### Objective
Could you write out the opening lines of the data, word for word, stopping after the line that contains "import * as"?

## start Information provided

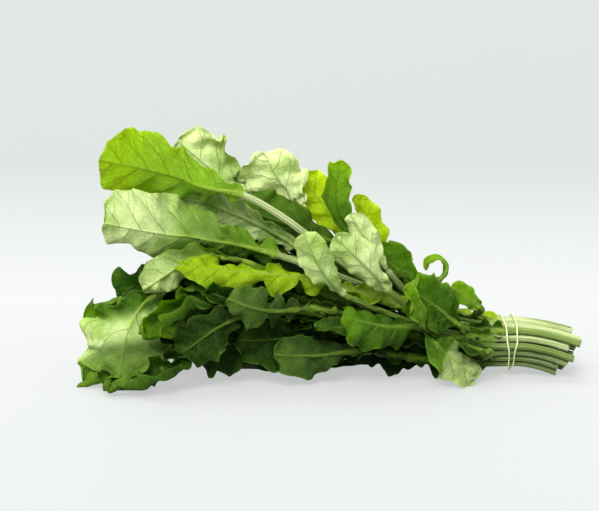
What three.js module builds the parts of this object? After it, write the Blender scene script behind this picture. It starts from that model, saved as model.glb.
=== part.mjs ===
// A bunch of arugula lying on its side: long lobed leaves on round stems, held near their cut ends by a thin
// elastic band that goes round twice. Millimetres, +Z up. +X runs along the bunch to the cut stem ends, and -Y is
// the side it is seen from. Each leaf grew as one piece, so its stem, midrib and blade are one solid.
import * as THREE from "three";

// The stems and the band
const stemRadius = 2.15;
const stemPitch = 4.75; // centre to centre of stems packed under the band
const stemRows = [6, 7, 8, 9, 8, 7]; // stems in each row of the tied bundle, from the bottom
const bandX = 110;
const bundleHeight = 18.4; // of the bundle's centre over the surface, under the band
const cutEndX = 143; // of the lowest stem
const cutEndLean = 0.55; // how much further a higher stem reaches, for each mm of height
const cutEndSpread = 1.12; // the stems open out towards their cut ends
const cutEndDroop = 6; // how much lower the bundle's middle is at the cut ends
const bandWire = 0.6; // radius of the elastic
const bandTurnGap = 7; // between the two turns, where they are furthest apart
const bandClearance = 0.35;

// The blades
const bladeThickness = 0.75;
const tipHalfWidth = 1.3;
const ribRadiusAtTip = 0.6;
const stemReach = 2.35; // how near the middle of a stem another leaf may come
const bladeReach = 1.7; // the same for a blade
const restHeight = 0.55; // of a blade's middle over the surface it lies on
const pressedFlat = 0.6; // an underside lower than this is pressed flat on the surface
const loosePitch = 60; // between leaves before they are gathered
const gatherLength = 70; // of stem, past the band, over which it leaves its neighbours

// Half of a blade's outline, from where it leaves the stem (0) to the tip (1), as shares of its widest half.
const outlines = {
  broad: [[0, 0.07], [0.08, 0.27], [0.16, 0.15], [0.25, 0.52], [0.33, 0.42], [0.43, 0.84], [0.52, 0.78], [0.62, 1],
    [0.71, 0.92], [0.8, 0.97], [0.88, 0.8], [0.95, 0.54], [1, 0]],
  lobed: [[0, 0.07], [0.07, 0.14], [0.12, 0.46], [0.19, 0.5], [0.24, 0.13], [0.3, 0.66], [0.39, 0.74], [0.45, 0.22],
    [0.53, 0.84], [0.64, 1], [0.75, 0.84], [0.86, 0.82], [0.94, 0.5], [1, 0]],
  small: [[0, 0.15], [0.14, 0.46], [0.28, 0.48], [0.42, 0.86], [0.56, 1], [0.7, 0.88], [0.83, 0.8], [0.93, 0.5], [1, 0]],
};

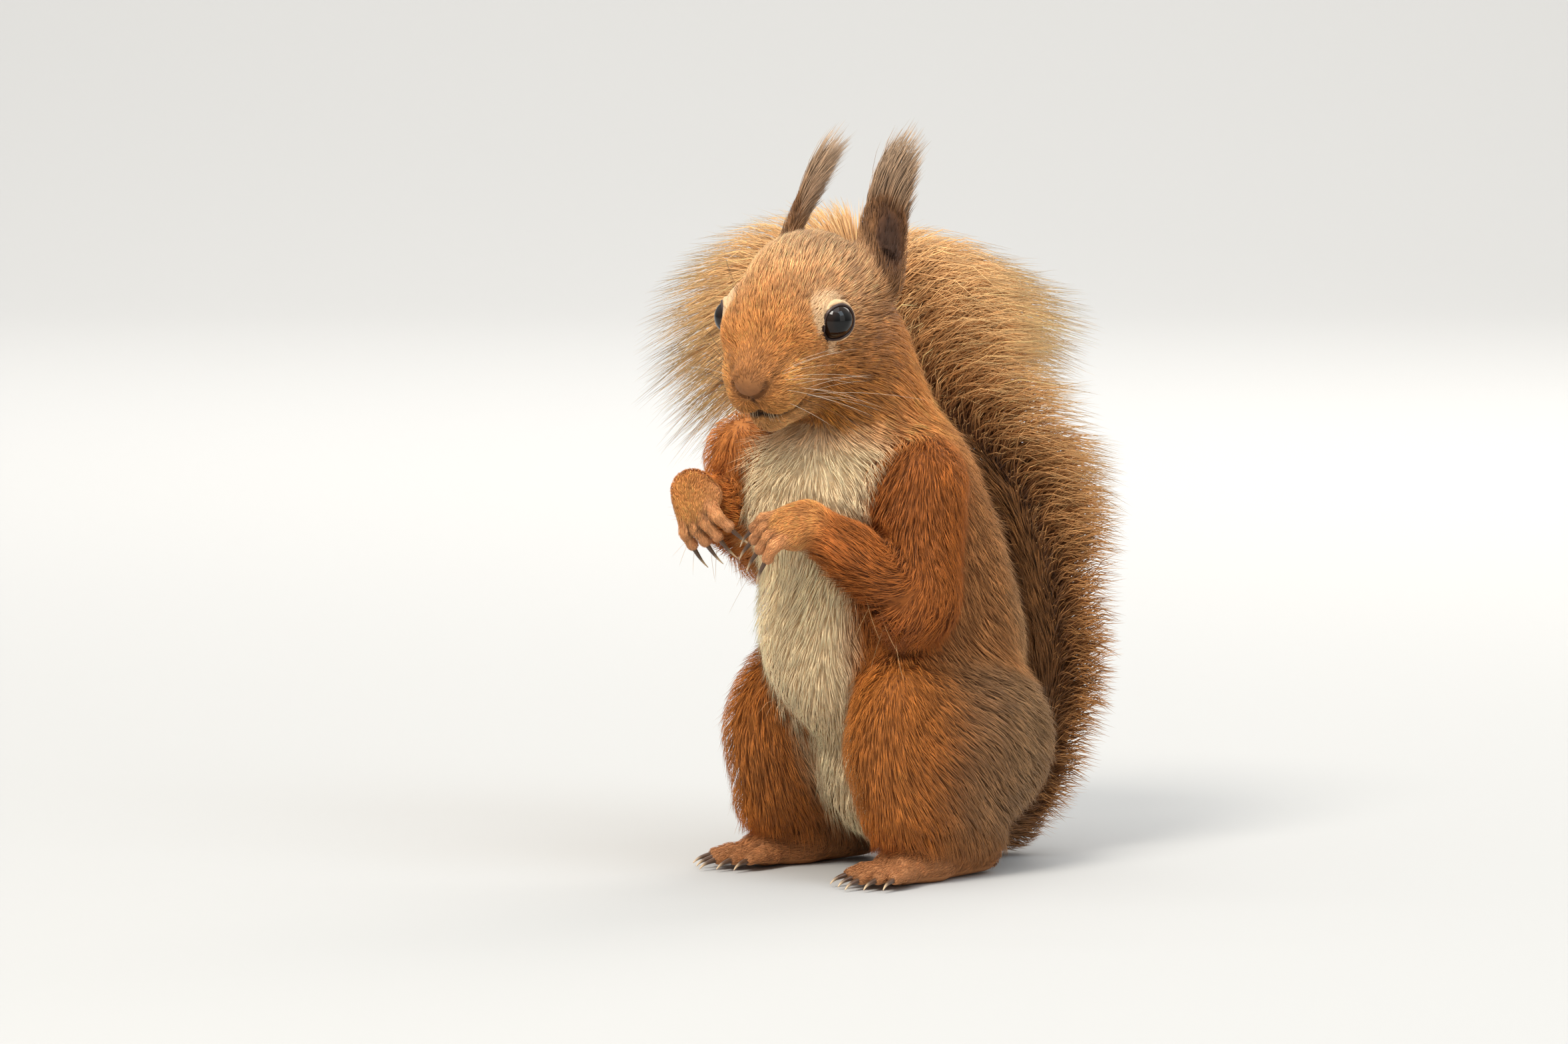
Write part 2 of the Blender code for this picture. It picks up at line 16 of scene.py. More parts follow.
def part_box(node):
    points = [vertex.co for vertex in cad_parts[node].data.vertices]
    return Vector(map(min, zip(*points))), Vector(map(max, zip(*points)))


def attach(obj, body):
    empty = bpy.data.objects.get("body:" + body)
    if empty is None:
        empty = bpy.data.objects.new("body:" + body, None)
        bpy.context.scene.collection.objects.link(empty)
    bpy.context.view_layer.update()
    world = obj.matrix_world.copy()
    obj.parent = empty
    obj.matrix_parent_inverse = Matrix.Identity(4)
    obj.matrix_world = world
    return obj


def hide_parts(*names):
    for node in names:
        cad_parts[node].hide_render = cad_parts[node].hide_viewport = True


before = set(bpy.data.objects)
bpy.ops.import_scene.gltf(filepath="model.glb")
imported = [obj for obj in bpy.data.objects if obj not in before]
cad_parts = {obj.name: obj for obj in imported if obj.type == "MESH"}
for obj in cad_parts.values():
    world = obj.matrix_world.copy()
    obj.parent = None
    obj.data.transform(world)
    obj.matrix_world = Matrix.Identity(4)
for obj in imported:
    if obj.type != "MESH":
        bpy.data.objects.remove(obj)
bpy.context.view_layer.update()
MM = 0.001
SIDES = {"left": 1, "right": -1}
DRAW = np.random.default_rng(11)

# ---------------------------------------------------------------- sizes of the animal
EYES = np.array((3.0, -41.6, 146.5))    # midpoint between the eyes
HEAD_TURN, HEAD_NOD = math.radians(20.0), math.radians(22.0)
EYE_OUT, EYE_RADIUS = 14.5, 5.0
LID_ANGLE = math.radians(61.0)          # half the opening of the lids, from the eye's middle
EAR_ROOT = (15.5, -25.0, -3.0)          # this and the next are in the head's own terms
EAR_RISE = (-0.13, -0.73, 0.67)
EAR_LENGTH = 27.0
TUFT_SWEEP = (-0.05, -0.95, 0.33)       # the way the ends of the ear's long hairs point
SHOULDER = {"left": (19, -9, 103), "right": (-26, -26, 108)}
ELBOW = {"left": (28, -17, 73.5), "right": (-30, -17, 86)}
WRIST = {"left": (16.5, -44.7, 95), "right": (-19.6, -52.6, 101.5)}
HAND_AIM = {"left": (-0.60, -0.74, -0.30), "right": (0.52, -0.12, -0.85)}
HAND_THUMB = {"left": (-0.57, 0.44, 0.60), "right": (0.92, 0.25, 0.32)}
HEEL = {"left": (23, 10, 5.5), "right": (-23, 10, 5.5)}
TOE_OUT = 0.10
TAIL_ROUTE = [(0, 24, 14.5), (0, 44, 10.8), (0, 57, 38), (-2, 57, 70), (-9, 48, 99),
              (-30, 28, 124), (-41, 27.5, 141), (-49, 34, 152)]
TAIL_WIDTH = [(0.0, 10), (0.12, 13), (0.25, 22), (0.42, 26), (0.57, 36), (0.68, 46),
              (0.80, 55), (1.0, 49)]    # half the brush's width at places along the tail
TAIL_TWIST = math.radians(46.0)
PAD_CENTRE, PAD_RADII = (0, 21.8, -8.9), (5.1, 3.6, 3.7)      # the bare end of the nose
EAR_HOLLOW_UP = 12.5                    # middle of the ear's hollow, above the ear's root
FOOT_CLEARANCE, HAIR_CLEARANCE = 0.05, 0.35                   # lowest skin and hair above the floor

# ---------------------------------------------------------------- how finely it is made
SKIN_GRAIN = 0.00056                    # metres between points of the skin before it is thinned
SKIN_KEPT, UNWRAP_KEPT = 0.30, 0.05     # shares of faces that thinning leaves
COAT_TUFTS, TAIL_HAIRS, EAR_HAIRS = 104000, 20500, 1500
PIECE_TUFTS, PIECE_HAIRS = 19500, 12000                       # most strands in one piece
BAKE_PATCH = 0.003
STRAY = 0.96                            # tufts drawn above this stand out of the coat
BUMP_DEPTH = 0.0003                     # metres between the low and high of a material's relief
FLAT_HAIR = 0.45                        # a strand's thickness as a share of its width

# ---------------------------------------------------------------- the view
VIEW_TURN, VIEW_LIFT = math.radians(48.0), math.radians(5.0)
VIEW_FAR, VIEW_SPAN = 2.2, 0.4123       # distance, and width of the view at the animal
VIEW_RIGHT, VIEW_UP = -0.02835, 0.0908  # where it aims, from the body's own zero


def tone(red, green, blue):
    """A coat colour as linear light."""
    value = np.array((red, green, blue)) / 255.0
    return np.where(value <= 0.04045, value / 12.92, ((value + 0.055) / 1.055) ** 2.4)


RUST = tone(192, 114, 44)
DEEP_RUST = tone(158, 90, 36)
FLANK = tone(188, 128, 76)
BACK = tone(168, 116, 72)
NECK = tone(230, 156, 86)
GRIZZLE = tone(178, 142, 102)
CREAM = tone(255, 228, 184)
BUFF = tone(228, 174, 116)
FOREHEAD = tone(224, 170, 118)
BRIDGE = tone(200, 130, 66)
MUZZLE = tone(224, 156, 86)
CHEEK = tone(168, 106, 48)
JAW = tone(180, 116, 44)
NOSE = tone(136, 89, 52)
EAR_BACK = tone(116, 76, 42)
EAR_IN = tone(88, 54, 30)
TUFT = tone(172, 144, 116)
PAW = tone(240, 168, 94)
FOOT = tone(184, 124, 78)
SKIN = tone(168, 118, 96)
# DARK is the dark rim of the lids and lips, and painted shade in creases, grooves, nostrils and
# between the fingers
DARK = tone(44, 28, 20)
TAIL_DEEP = tone(130, 86, 46)
TAIL_MID = tone(214, 152, 92)
TAIL_TIP = tone(238, 196, 138)
WHISKER_PALE, WHISKER_DARK = tone(226, 206, 184), tone(52, 38, 32)
BROW_HAIR = tone(48, 36, 30)
WRIST_HAIR = tone(222, 176, 120)
LIP_HAIR = tone(226, 196, 156)
EYE_RING = tone(246, 206, 160)
# painted light: a brighter rust laid on the far (right) arm, as if light falls on it
FAR_ARM_PAINTED_LIGHT = tone(230, 146, 72)
FINGER = tone(206, 144, 104)
PUPIL, IRIS = tone(6, 5, 5), tone(30, 18, 12)
LID = tone(58, 38, 32)
HORN_DARK, HORN_PALE = tone(84, 60, 44), tone(206, 176, 138)


# ---------------------------------------------------------------- small sums
def vector(values):
    """A place or direction as an array."""
    return np.array(values, dtype=float)


def norms(vectors):
    """The length of each vector."""
    return np.linalg.norm(vectors, axis=-1)


def unit(vectors):
    """Vectors brought to length one."""
    return vectors / (norms(vectors)[:, None] + 1e-12)


def ease(low, high, value):
    """A smooth step from 0 at low to 1 at high."""
    t = np.clip((value - low) / (high - low), 0.0, 1.0)
    return t * t * (3.0 - 2.0 * t)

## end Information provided

### Answer for this exercise
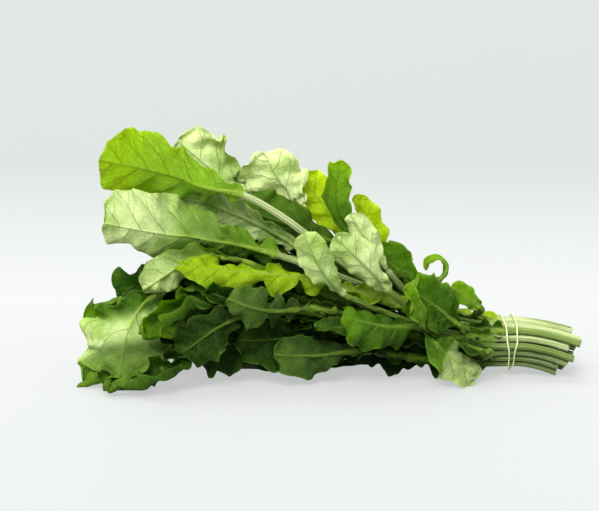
What three.js module builds the parts of this object? After it, write the Blender scene script behind this picture. It starts from that model, saved as model.glb.
=== part.mjs ===
// A bunch of arugula lying on its side: long lobed leaves on round stems, held near their cut ends by a thin
// elastic band that goes round twice. Millimetres, +Z up. +X runs along the bunch to the cut stem ends, and -Y is
// the side it is seen from. Each leaf grew as one piece, so its stem, midrib and blade are one solid.
import * as THREE from "three";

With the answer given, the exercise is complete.